9

EDIT: Thanks to GOTO 0, I now know exactly what I my question is called.

I need a JavaScript function to convert from UTF-8 fullwidth form to halfwidth form for ASCII.

8
  • Javascript strings already handle unicode so what problem are you actually trying to solve? Do you really need to process binary data yourself in javascript? Commented Dec 10, 2013 at 5:11
  • 5
    That's not "decoding" so much as "mapping." Why do you need to do this at all? This smells like an XY problem. Commented Dec 10, 2013 at 5:11
  • 1
    Whatever you call it, whether "decoding" or "mapping", you can tell that !abc ABC! is different from !abc ABC!, and this conversion function IS what I'm asking for. Commented Dec 10, 2013 at 5:34
  • 1
    There is no straightforward conversion function for this, and building one can be complex.
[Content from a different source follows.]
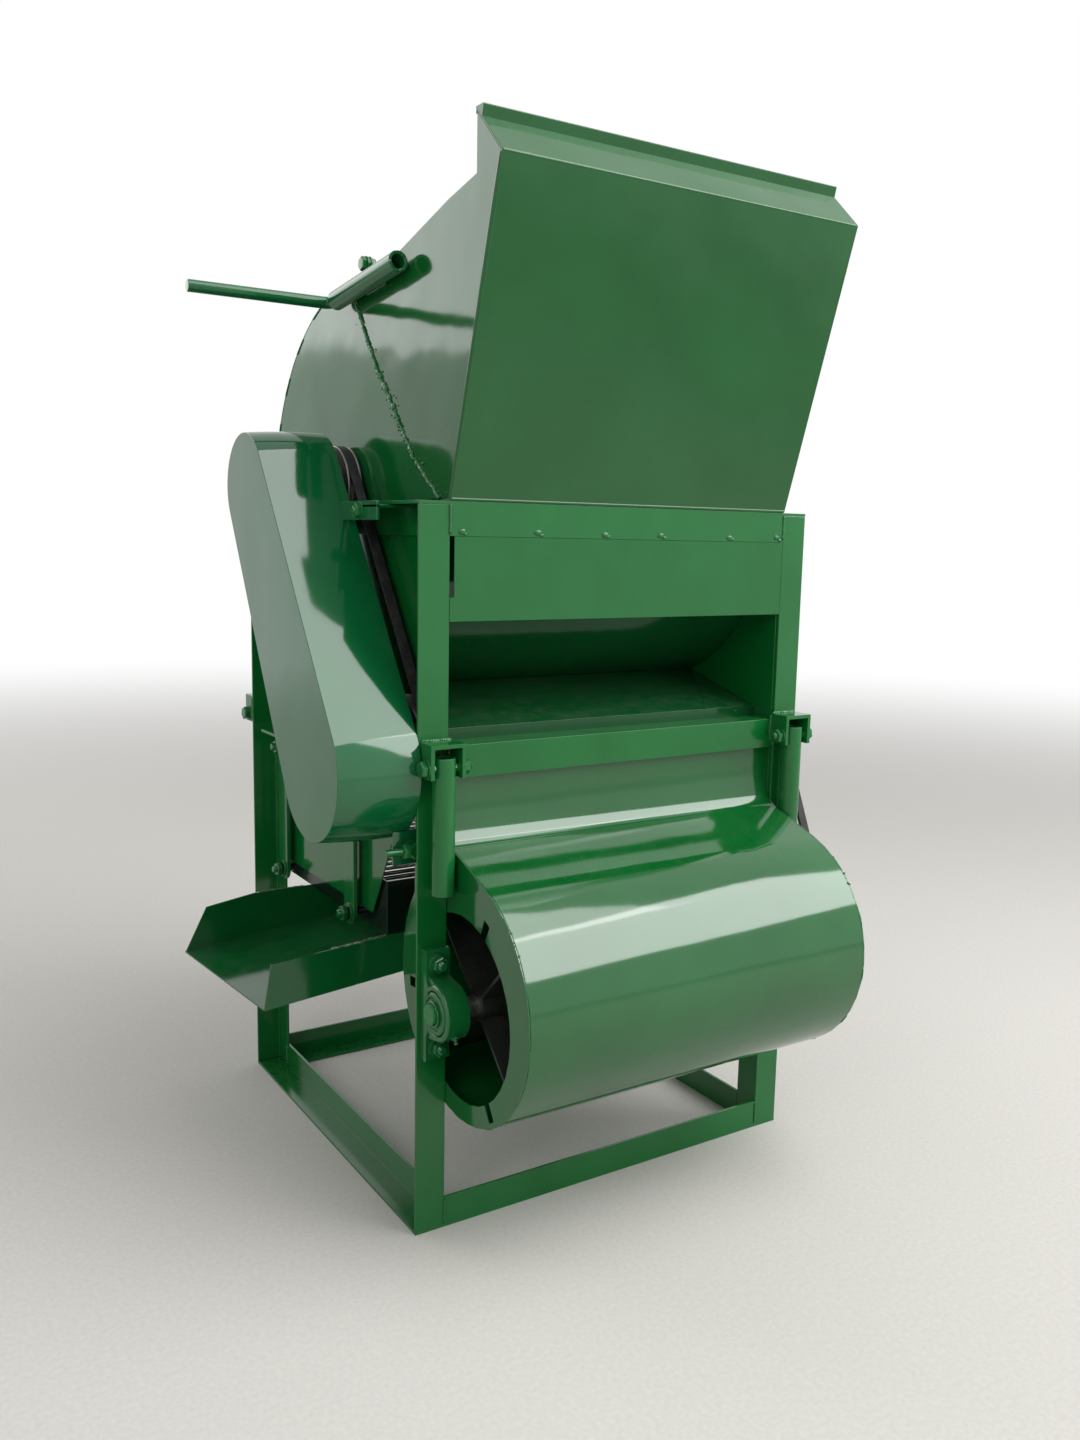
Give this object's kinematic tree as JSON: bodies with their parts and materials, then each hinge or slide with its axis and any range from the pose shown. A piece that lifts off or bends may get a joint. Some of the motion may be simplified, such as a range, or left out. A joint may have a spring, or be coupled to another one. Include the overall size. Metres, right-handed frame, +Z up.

There is not always an inherent connection between different Unicode characters that look almost the same, like and a That's why it's really worth looking at why you need this in the first place, there may be an easier way Commented Dec 10, 2013 at 5:46
  • 1
    ... but if you really just want to replace that specific range of characters, developer.mozilla.org/en-US/docs/Web/JavaScript/Reference/… should do (use the actual characters in an UTF-8 encoded HTML file and you should be fine) Commented Dec 10, 2013 at 5:48

6 Answers 6

23

Apperently, you want to convert halfwidth and fullwidth form characters to their equivalent basic latin forms. If this is correct, you can do a replacement using a regular expression. Something like this should work:

var x = "!abc ABC!";
var y = x.replace(
    /[\uff01-\uff5e]/g,
    function(ch) { return String.fromCharCode(ch.charCodeAt(0) - 0xfee0); }
    );

Where x is your input string and y is the output.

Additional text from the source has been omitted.